Quote the whole listing word for word, please.

:: Supplied material ::

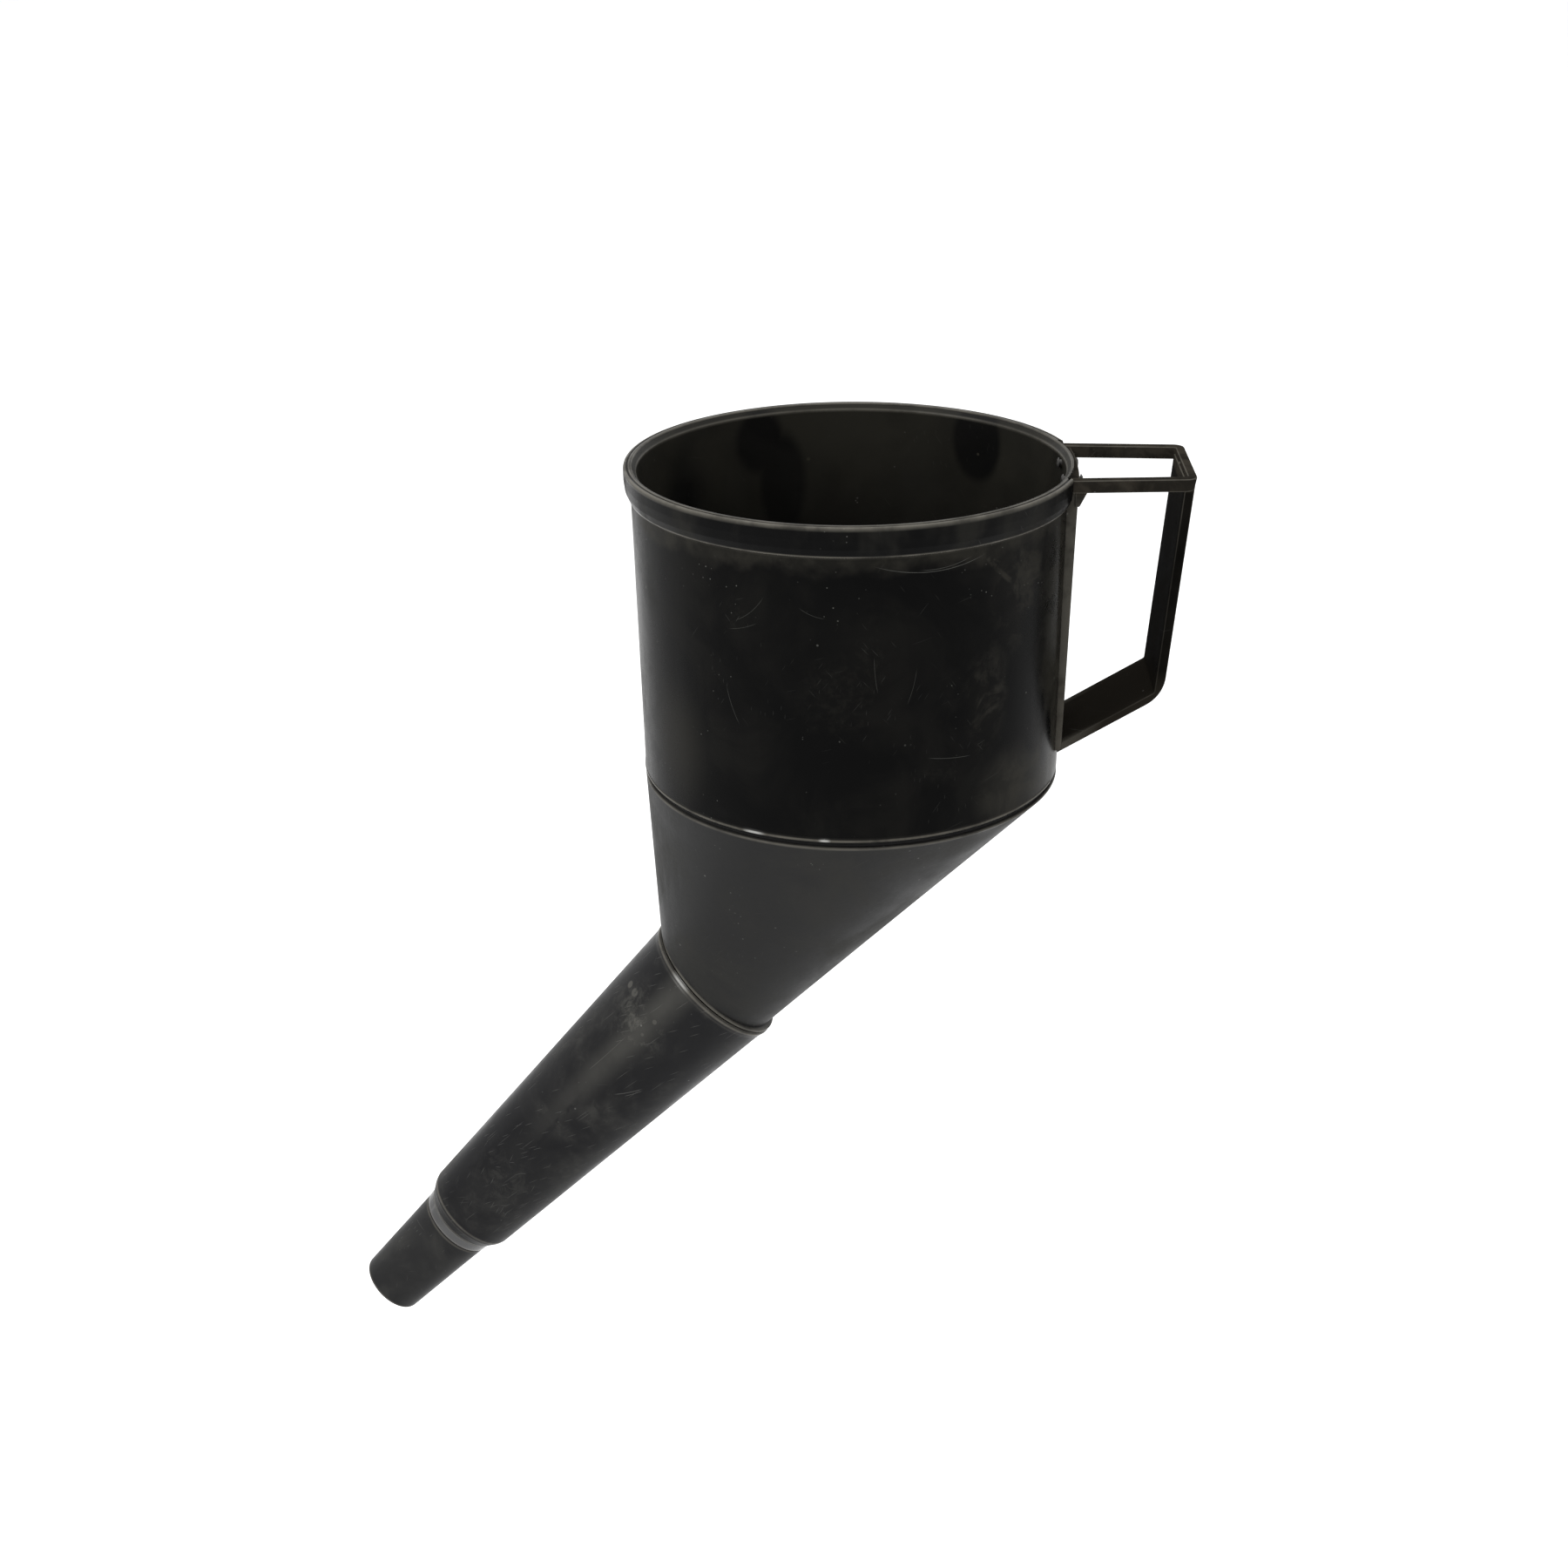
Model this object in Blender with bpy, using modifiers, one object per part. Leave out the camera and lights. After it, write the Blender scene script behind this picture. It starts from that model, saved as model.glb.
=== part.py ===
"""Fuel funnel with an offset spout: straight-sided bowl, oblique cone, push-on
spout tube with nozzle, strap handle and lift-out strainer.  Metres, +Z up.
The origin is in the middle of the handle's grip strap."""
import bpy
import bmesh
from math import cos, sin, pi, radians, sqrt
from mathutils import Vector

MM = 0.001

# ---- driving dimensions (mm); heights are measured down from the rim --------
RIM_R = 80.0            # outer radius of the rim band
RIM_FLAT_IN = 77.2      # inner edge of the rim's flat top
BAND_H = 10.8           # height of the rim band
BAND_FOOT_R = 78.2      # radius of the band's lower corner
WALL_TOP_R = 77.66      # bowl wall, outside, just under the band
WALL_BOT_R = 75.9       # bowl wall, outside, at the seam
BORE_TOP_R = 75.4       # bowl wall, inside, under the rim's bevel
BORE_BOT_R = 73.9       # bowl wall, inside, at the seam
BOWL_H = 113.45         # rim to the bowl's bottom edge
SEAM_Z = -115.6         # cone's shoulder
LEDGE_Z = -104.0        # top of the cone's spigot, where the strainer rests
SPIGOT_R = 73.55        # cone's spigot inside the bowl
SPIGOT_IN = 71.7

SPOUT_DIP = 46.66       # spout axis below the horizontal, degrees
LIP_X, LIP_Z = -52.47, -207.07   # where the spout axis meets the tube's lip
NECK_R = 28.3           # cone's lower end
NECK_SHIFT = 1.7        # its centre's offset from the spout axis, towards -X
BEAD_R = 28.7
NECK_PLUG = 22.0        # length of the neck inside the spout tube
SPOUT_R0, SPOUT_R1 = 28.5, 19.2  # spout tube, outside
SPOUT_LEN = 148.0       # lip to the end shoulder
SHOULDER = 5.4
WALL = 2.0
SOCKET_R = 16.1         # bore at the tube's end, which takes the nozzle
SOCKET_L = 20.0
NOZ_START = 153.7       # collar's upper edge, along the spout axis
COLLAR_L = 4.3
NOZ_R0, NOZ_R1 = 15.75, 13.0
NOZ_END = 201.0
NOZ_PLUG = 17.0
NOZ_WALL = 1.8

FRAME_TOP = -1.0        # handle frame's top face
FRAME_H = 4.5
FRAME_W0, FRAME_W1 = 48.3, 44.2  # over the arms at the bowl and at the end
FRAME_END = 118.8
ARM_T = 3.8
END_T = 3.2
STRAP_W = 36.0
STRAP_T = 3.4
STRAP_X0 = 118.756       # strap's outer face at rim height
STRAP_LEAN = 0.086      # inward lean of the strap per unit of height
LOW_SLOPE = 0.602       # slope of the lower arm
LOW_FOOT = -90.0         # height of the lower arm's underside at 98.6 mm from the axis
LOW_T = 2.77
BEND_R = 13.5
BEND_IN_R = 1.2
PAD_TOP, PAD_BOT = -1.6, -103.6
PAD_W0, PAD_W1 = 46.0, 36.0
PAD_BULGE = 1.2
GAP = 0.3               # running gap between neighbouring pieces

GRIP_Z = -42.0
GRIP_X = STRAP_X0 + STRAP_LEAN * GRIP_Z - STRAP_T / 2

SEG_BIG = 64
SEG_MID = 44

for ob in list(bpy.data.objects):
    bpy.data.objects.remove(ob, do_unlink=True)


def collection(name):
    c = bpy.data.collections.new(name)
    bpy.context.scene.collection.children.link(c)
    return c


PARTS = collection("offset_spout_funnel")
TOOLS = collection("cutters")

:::

» **Output of the exercise**:
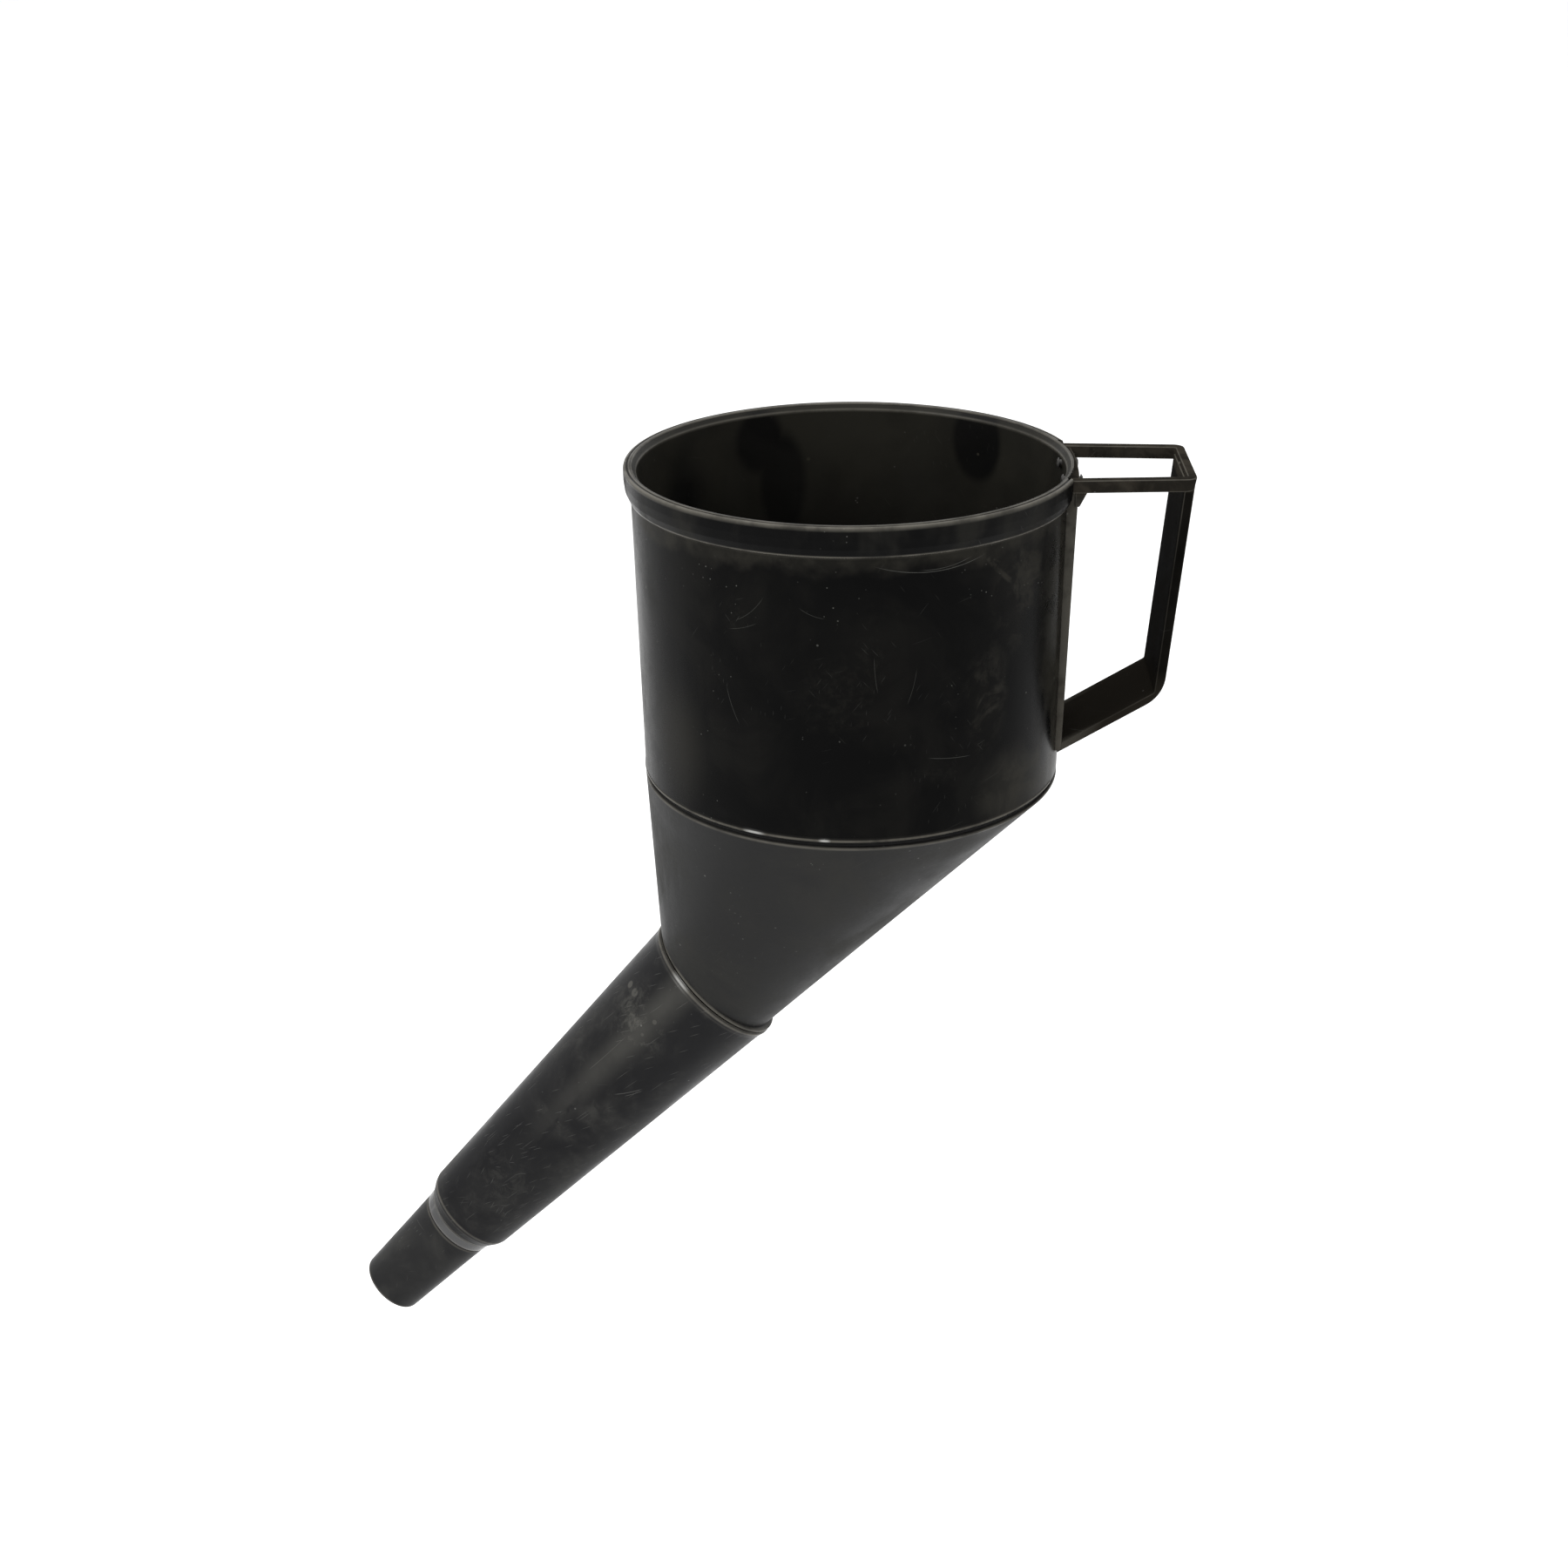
Model this object in Blender with bpy, using modifiers, one object per part. Leave out the camera and lights. After it, write the Blender scene script behind this picture. It starts from that model, saved as model.glb.
=== part.py ===
"""Fuel funnel with an offset spout: straight-sided bowl, oblique cone, push-on
spout tube with nozzle, strap handle and lift-out strainer.  Metres, +Z up.
The origin is in the middle of the handle's grip strap."""
import bpy
import bmesh
from math import cos, sin, pi, radians, sqrt
from mathutils import Vector

MM = 0.001

# ---- driving dimensions (mm); heights are measured down from the rim --------
RIM_R = 80.0            # outer radius of the rim band
RIM_FLAT_IN = 77.2      # inner edge of the rim's flat top
BAND_H = 10.8           # height of the rim band
BAND_FOOT_R = 78.2      # radius of the band's lower corner
WALL_TOP_R = 77.66      # bowl wall, outside, just under the band
WALL_BOT_R = 75.9       # bowl wall, outside, at the seam
BORE_TOP_R = 75.4       # bowl wall, inside, under the rim's bevel
BORE_BOT_R = 73.9       # bowl wall, inside, at the seam
BOWL_H = 113.45         # rim to the bowl's bottom edge
SEAM_Z = -115.6         # cone's shoulder
LEDGE_Z = -104.0        # top of the cone's spigot, where the strainer rests
SPIGOT_R = 73.55        # cone's spigot inside the bowl
SPIGOT_IN = 71.7

SPOUT_DIP = 46.66       # spout axis below the horizontal, degrees
LIP_X, LIP_Z = -52.47, -207.07   # where the spout axis meets the tube's lip
NECK_R = 28.3           # cone's lower end
NECK_SHIFT = 1.7        # its centre's offset from the spout axis, towards -X
BEAD_R = 28.7
NECK_PLUG = 22.0        # length of the neck inside the spout tube
SPOUT_R0, SPOUT_R1 = 28.5, 19.2  # spout tube, outside
SPOUT_LEN = 148.0       # lip to the end shoulder
SHOULDER = 5.4
WALL = 2.0
SOCKET_R = 16.1         # bore at the tube's end, which takes the nozzle
SOCKET_L = 20.0
NOZ_START = 153.7       # collar's upper edge, along the spout axis
COLLAR_L = 4.3
NOZ_R0, NOZ_R1 = 15.75, 13.0
NOZ_END = 201.0
NOZ_PLUG = 17.0
NOZ_WALL = 1.8

FRAME_TOP = -1.0        # handle frame's top face
FRAME_H = 4.5
FRAME_W0, FRAME_W1 = 48.3, 44.2  # over the arms at the bowl and at the end
FRAME_END = 118.8
ARM_T = 3.8
END_T = 3.2
STRAP_W = 36.0
STRAP_T = 3.4
STRAP_X0 = 118.756       # strap's outer face at rim height
STRAP_LEAN = 0.086      # inward lean of the strap per unit of height
LOW_SLOPE = 0.602       # slope of the lower arm
LOW_FOOT = -90.0         # height of the lower arm's underside at 98.6 mm from the axis
LOW_T = 2.77
BEND_R = 13.5
BEND_IN_R = 1.2
PAD_TOP, PAD_BOT = -1.6, -103.6
PAD_W0, PAD_W1 = 46.0, 36.0
PAD_BULGE = 1.2
GAP = 0.3               # running gap between neighbouring pieces

GRIP_Z = -42.0
GRIP_X = STRAP_X0 + STRAP_LEAN * GRIP_Z - STRAP_T / 2

SEG_BIG = 64
SEG_MID = 44

for ob in list(bpy.data.objects):
    bpy.data.objects.remove(ob, do_unlink=True)


def collection(name):
    c = bpy.data.collections.new(name)
    bpy.context.scene.collection.children.link(c)
    return c


PARTS = collection("offset_spout_funnel")
TOOLS = collection("cutters")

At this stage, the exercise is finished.